Silber off NYU says it was Oct. 20, the day after the crash -- when the payments system “almost broke down” because of the huge liquidity problem caused by the crash – that merits a place in history because the Federal Reserve saved the day by pumping billions of dollars into the banking system.
Nevertheless, Silber – whose latest book, When Washington Shut Down Wall Street: The Great Financial Crisis of 1914 and the Origins of America's Monetary Supremacy, deals with government intervention and financial crises – worries that the risk tolerance of today is worrisome.
“We've gotten dangerously close to a sense of real comfort that the Fed would bail us out,” he says.
Herd On The Street
One thing that probably hasn’t changed much in the past 20 years is the psychology of investing.

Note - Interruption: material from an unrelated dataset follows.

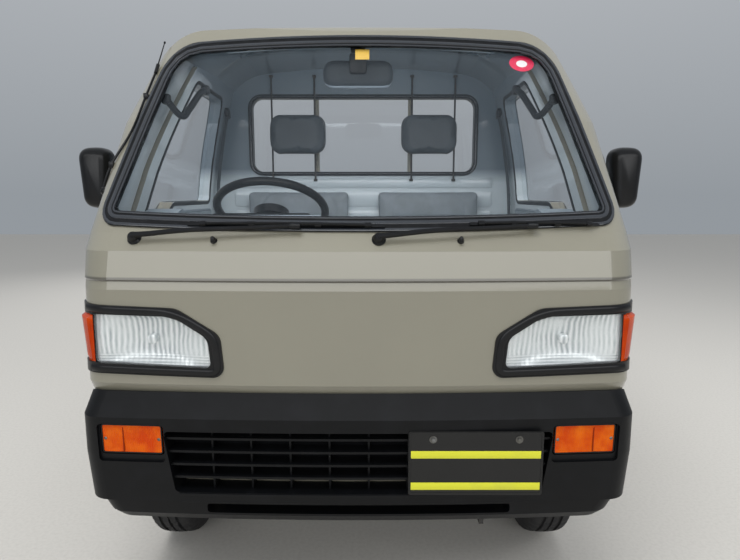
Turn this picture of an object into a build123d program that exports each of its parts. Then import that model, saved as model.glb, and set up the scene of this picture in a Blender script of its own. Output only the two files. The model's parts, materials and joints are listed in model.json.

Professor Robert Shiller of Yale University, a leader in behavioral finance and author of the 2001 cautionary tale on investing, Irrational Exuberance, is among those who are worried.
“It is possible we’re coming up on a very bad period,” says Shiller, who surveyed hundred of people after the crash in an effort to determine whether the event was based on fundamentals or psychology. (LINK)
While not anticipating a full out crash, Wall Street veteran Stovall says he’s become “somewhat fearful”, citing the real estate crunch of the summer and the February market slump triggered by events in China. “I now have a lot in cash.”
Vanguard founder and mutual fund trailblazer John Bogle has been nervous about a significant market event for the past couple months. His asset allocation has been 60 percent stocks-40 percent bonds since the late 1990s.
“I look at the market being a little bit more friendly then,” says Bogle of the 1987 period. “We’ve moved from investment to speculation. The stock market is a giant distraction. Why get all exercised about it if you’re a long-term investor.”
That advice would have served just about anyone very well 20 years ago.